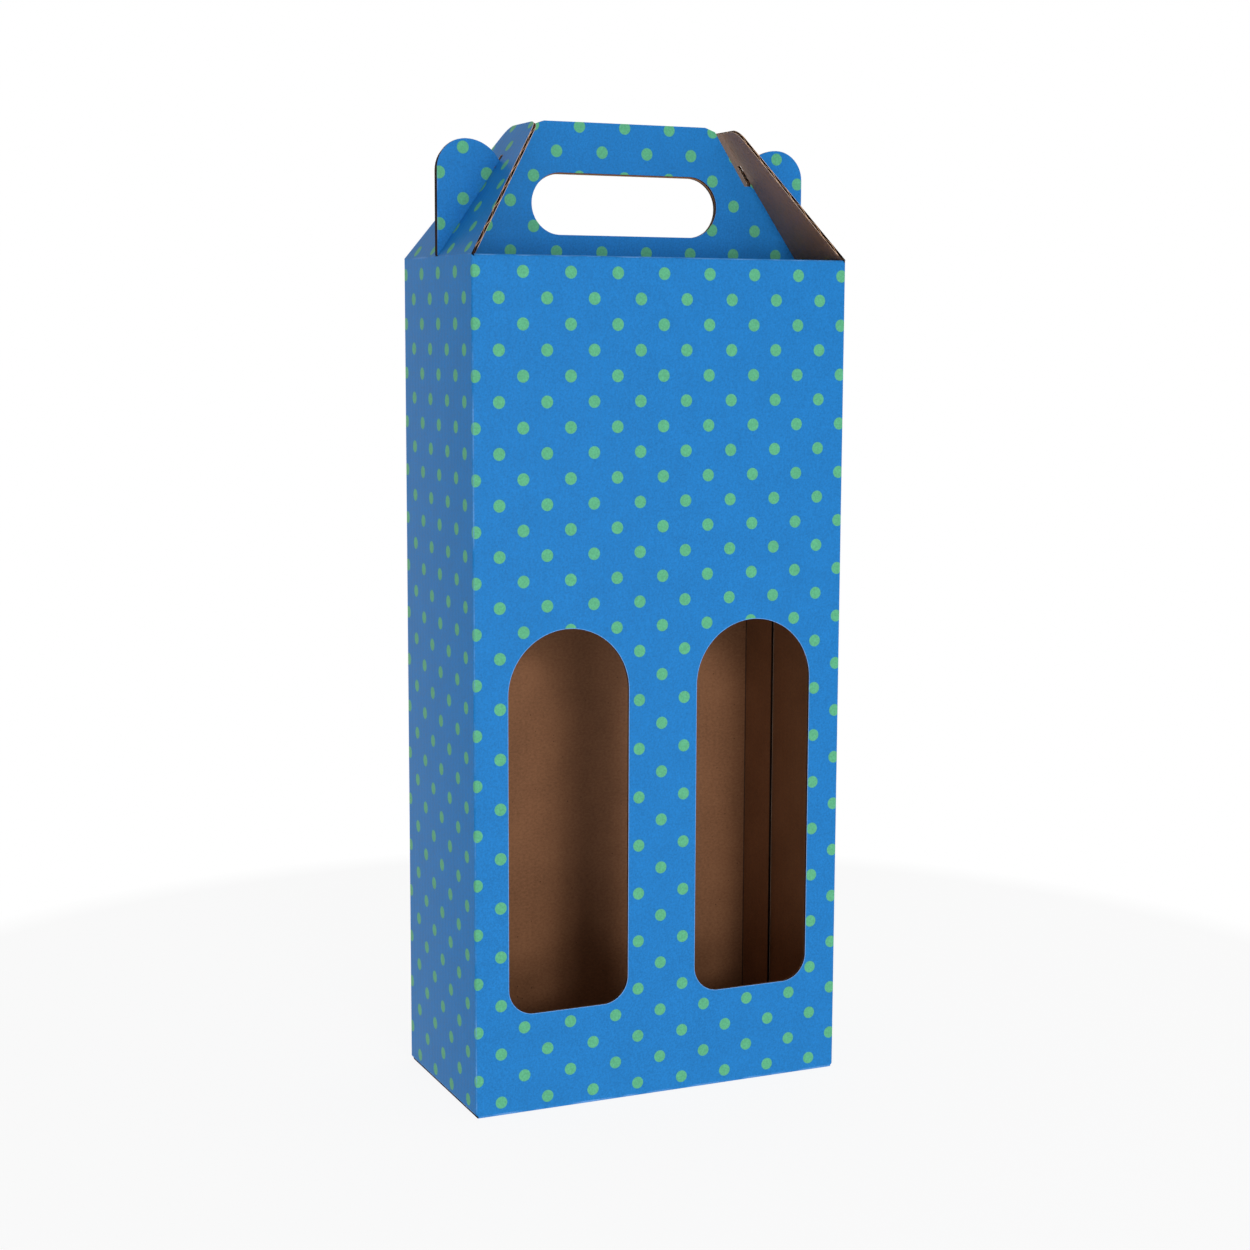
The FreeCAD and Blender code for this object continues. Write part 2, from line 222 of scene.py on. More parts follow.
def mesh_from(name, patches, flip):
    """One welded mesh from patches, with the blank coordinates as its UV map."""
    counts = np.cumsum([0] + [points.shape[0] * points.shape[1] for points, _, _ in patches])
    points = np.concatenate([points.reshape(-1, 3) for points, _, _ in patches])
    blank = np.concatenate([blank.reshape(-1, 2) for _, blank, _ in patches])
    faces = [corners_of(keep) + start for (_, _, keep), start in zip(patches, counts)]
    faces = np.concatenate(faces)
    if flip:
        faces = faces[:, ::-1]
    mesh = bpy.data.meshes.new(name)
    mesh.from_pydata(points.tolist(), [], faces.tolist())
    layer = mesh.uv_layers.new(name="blank")
    layer.data.foreach_set("uv", blank[faces.ravel()].astype(np.float32).ravel())
    weld(mesh)
    return mesh


def thicken(piece, thickness, offset):
    """Turn a surface into a sheet of paper and keep the result as the piece's own mesh.
    Offset -1 adds the thickness behind the face, 0 to both sides of it."""
    solid = piece.modifiers.new("paper", "SOLIDIFY")
    solid.thickness = thickness
    solid.offset = offset
    solid.use_even_offset = True
    solid.use_quality_normals = True
    solid.thickness_clamp = 1.0
    solid.material_offset = 1
    solid.material_offset_rim = 2
    view = bpy.context.evaluated_depsgraph_get()
    finished = bpy.data.meshes.new_from_object(piece.evaluated_get(view), depsgraph=view)
    piece.modifiers.clear()
    piece.data = finished
    finished.shade_smooth()
    finished.set_sharp_from_angle(angle=SMOOTH_ANGLE)


HINGE_REACH = 0.5 * MM


def print_hinge_edges(piece):
    """Give the thin edges of paper at a flap's fold the print, because the sheet runs on there.
    They are the faces whose middle lies within HINGE_REACH of the fold's line."""
    mesh = piece.data
    count = len(mesh.polygons)
    middle = np.empty(count * 3, np.float32)
    mesh.polygons.foreach_get("center", middle)
    middle = middle.reshape(-1, 3)
    near = np.hypot(np.abs(middle[:, 0]) - WIDTH / 2, middle[:, 2] - HEIGHT) < HINGE_REACH
    slots = np.empty(count, np.int32)
    mesh.polygons.foreach_get("material_index", slots)
    slots[near] = 0
    mesh.polygons.foreach_set("material_index", slots)


SMOOTH_ANGLE = radians(40)


def make_piece(name, body, patches, materials, thickness, offset=-1.0, flip=False):
    """Sheet of paper that rides on a body. Materials are for its face, its back and its cut rim."""
    piece = bpy.data.objects.new(name, mesh_from(name, patches, flip))
    bpy.context.scene.collection.objects.link(piece)
    for material in materials:
        piece.data.materials.append(material)
    thicken(piece, thickness, offset)
    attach(piece, body)
    print("%s: %d faces" % (name, len(piece.data.polygons)))
    return piece


# %% [markdown]
# ## Outlines
# A steel rule cuts all outlines of the sheet in one stroke. They could be cut with booleans here,
# but each cut-out is a formula over u instead, which leaves clean grids. A round end needs more
# columns where it turns steeply, so the columns are placed by the cosine of an even angle.

# %% Columns and outlines of the windows and the handle
QUARTER = np.linspace(0, pi / 2, 13)
HALF_TURN = np.linspace(0, pi, 49)


def sheet_columns():
    """Positions over the width at which some outline starts, stops or bends."""
    half = WINDOW_WIDTH / 2
    arch = WINDOW_AT + half * np.cos(HALF_TURN)
    corner = half - WINDOW_CORNER * (1 - np.cos(QUARTER))
    hole_end = HOLE_WIDTH / 2 - HOLE_HEIGHT / 2 * (1 - np.sin(QUARTER))
    ear_outer = EAR_AT + EAR_OUTER_RADIUS * np.sin(QUARTER)
    ear_inner = EAR_AT - (EAR_AT - HOOK_TIP) * np.sin(QUARTER)
    ends = np.array([0, ROOF_END, WIDTH / 2 - FOLD_RADIUS, WIDTH / 2])
    right = rising(arch, WINDOW_AT + corner, WINDOW_AT - corner, hole_end, ear_outer, ear_inner,
                   HANDLE_CORNERS, HOOK_TIP, ends)
    return rising(right, -right)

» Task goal
Copy all of the material word for word.

» Written reply
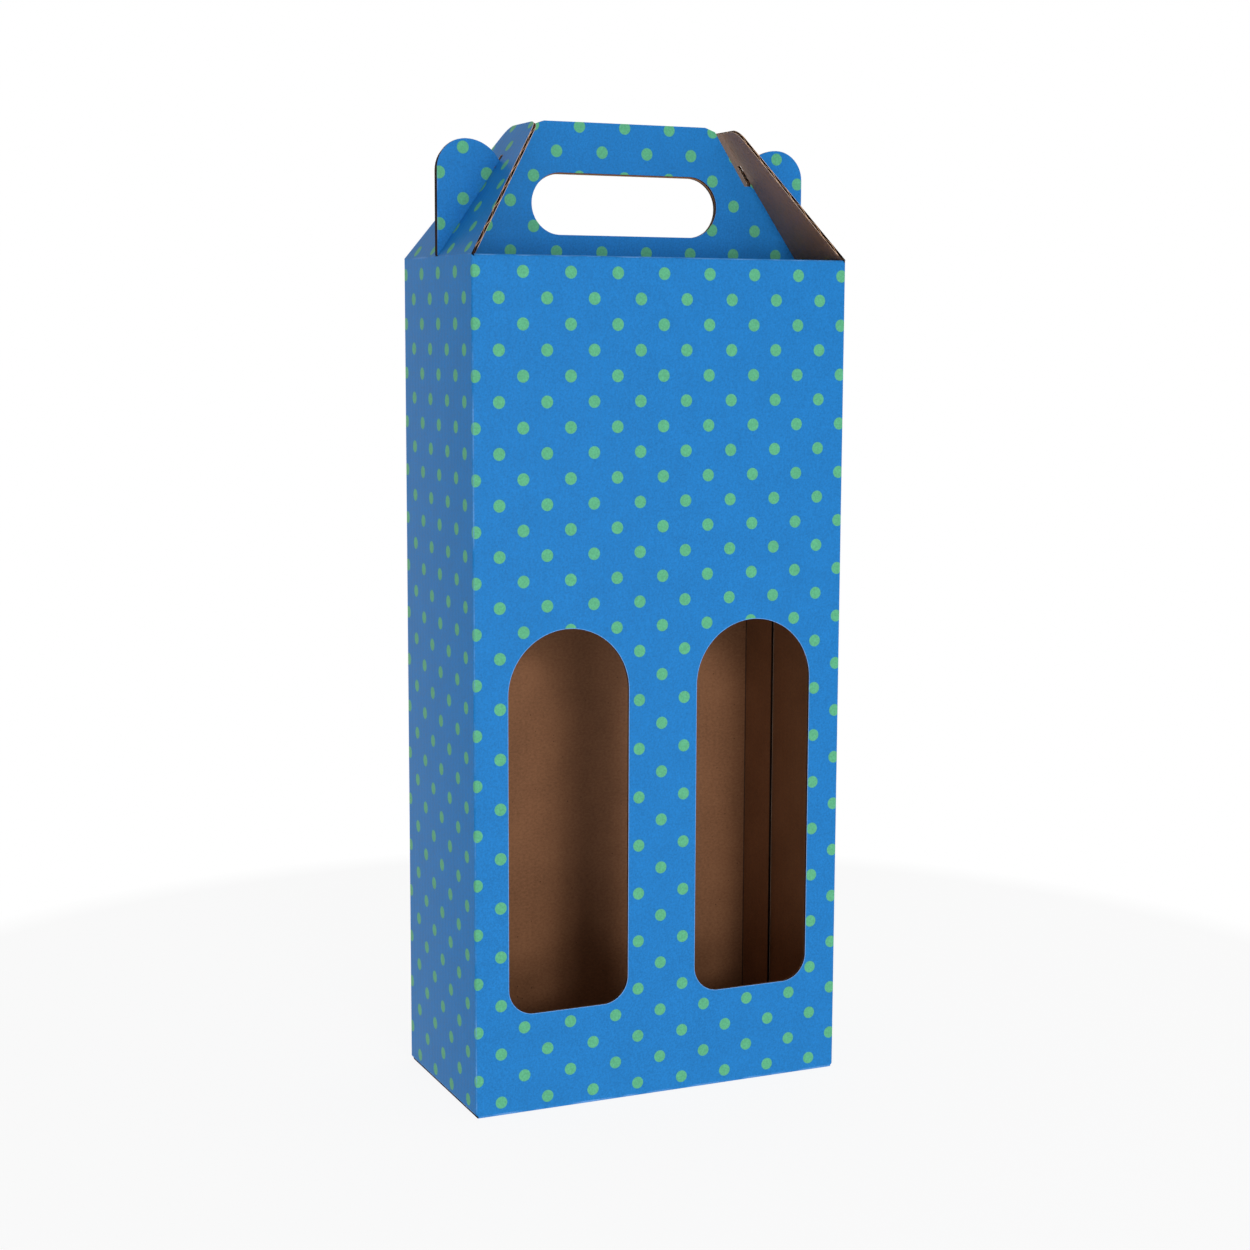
The FreeCAD and Blender code for this object continues. Write part 2, from line 222 of scene.py on. More parts follow.
def mesh_from(name, patches, flip):
    """One welded mesh from patches, with the blank coordinates as its UV map."""
    counts = np.cumsum([0] + [points.shape[0] * points.shape[1] for points, _, _ in patches])
    points = np.concatenate([points.reshape(-1, 3) for points, _, _ in patches])
    blank = np.concatenate([blank.reshape(-1, 2) for _, blank, _ in patches])
    faces = [corners_of(keep) + start for (_, _, keep), start in zip(patches, counts)]
    faces = np.concatenate(faces)
    if flip:
        faces = faces[:, ::-1]
    mesh = bpy.data.meshes.new(name)
    mesh.from_pydata(points.tolist(), [], faces.tolist())
    layer = mesh.uv_layers.new(name="blank")
    layer.data.foreach_set("uv", blank[faces.ravel()].astype(np.float32).ravel())
    weld(mesh)
    return mesh


def thicken(piece, thickness, offset):
    """Turn a surface into a sheet of paper and keep the result as the piece's own mesh.
    Offset -1 adds the thickness behind the face, 0 to both sides of it."""
    solid = piece.modifiers.new("paper", "SOLIDIFY")
    solid.thickness = thickness
    solid.offset = offset
    solid.use_even_offset = True
    solid.use_quality_normals = True
    solid.thickness_clamp = 1.0
    solid.material_offset = 1
    solid.material_offset_rim = 2
    view = bpy.context.evaluated_depsgraph_get()
    finished = bpy.data.meshes.new_from_object(piece.evaluated_get(view), depsgraph=view)
    piece.modifiers.clear()
    piece.data = finished
    finished.shade_smooth()
    finished.set_sharp_from_angle(angle=SMOOTH_ANGLE)


HINGE_REACH = 0.5 * MM


def print_hinge_edges(piece):
    """Give the thin edges of paper at a flap's fold the print, because the sheet runs on there.
    They are the faces whose middle lies within HINGE_REACH of the fold's line."""
    mesh = piece.data
    count = len(mesh.polygons)
    middle = np.empty(count * 3, np.float32)
    mesh.polygons.foreach_get("center", middle)
    middle = middle.reshape(-1, 3)
    near = np.hypot(np.abs(middle[:, 0]) - WIDTH / 2, middle[:, 2] - HEIGHT) < HINGE_REACH
    slots = np.empty(count, np.int32)
    mesh.polygons.foreach_get("material_index", slots)
    slots[near] = 0
    mesh.polygons.foreach_set("material_index", slots)


SMOOTH_ANGLE = radians(40)


def make_piece(name, body, patches, materials, thickness, offset=-1.0, flip=False):
    """Sheet of paper that rides on a body. Materials are for its face, its back and its cut rim."""
    piece = bpy.data.objects.new(name, mesh_from(name, patches, flip))
    bpy.context.scene.collection.objects.link(piece)
    for material in materials:
        piece.data.materials.append(material)
    thicken(piece, thickness, offset)
    attach(piece, body)
    print("%s: %d faces" % (name, len(piece.data.polygons)))
    return piece


# %% [markdown]
# ## Outlines
# A steel rule cuts all outlines of the sheet in one stroke. They could be cut with booleans here,
# but each cut-out is a formula over u instead, which leaves clean grids. A round end needs more
# columns where it turns steeply, so the columns are placed by the cosine of an even angle.

# %% Columns and outlines of the windows and the handle
QUARTER = np.linspace(0, pi / 2, 13)
HALF_TURN = np.linspace(0, pi, 49)


def sheet_columns():
    """Positions over the width at which some outline starts, stops or bends."""
    half = WINDOW_WIDTH / 2
    arch = WINDOW_AT + half * np.cos(HALF_TURN)
    corner = half - WINDOW_CORNER * (1 - np.cos(QUARTER))
    hole_end = HOLE_WIDTH / 2 - HOLE_HEIGHT / 2 * (1 - np.sin(QUARTER))
    ear_outer = EAR_AT + EAR_OUTER_RADIUS * np.sin(QUARTER)
    ear_inner = EAR_AT - (EAR_AT - HOOK_TIP) * np.sin(QUARTER)
    ends = np.array([0, ROOF_END, WIDTH / 2 - FOLD_RADIUS, WIDTH / 2])
    right = rising(arch, WINDOW_AT + corner, WINDOW_AT - corner, hole_end, ear_outer, ear_inner,
                   HANDLE_CORNERS, HOOK_TIP, ends)
    return rising(right, -right)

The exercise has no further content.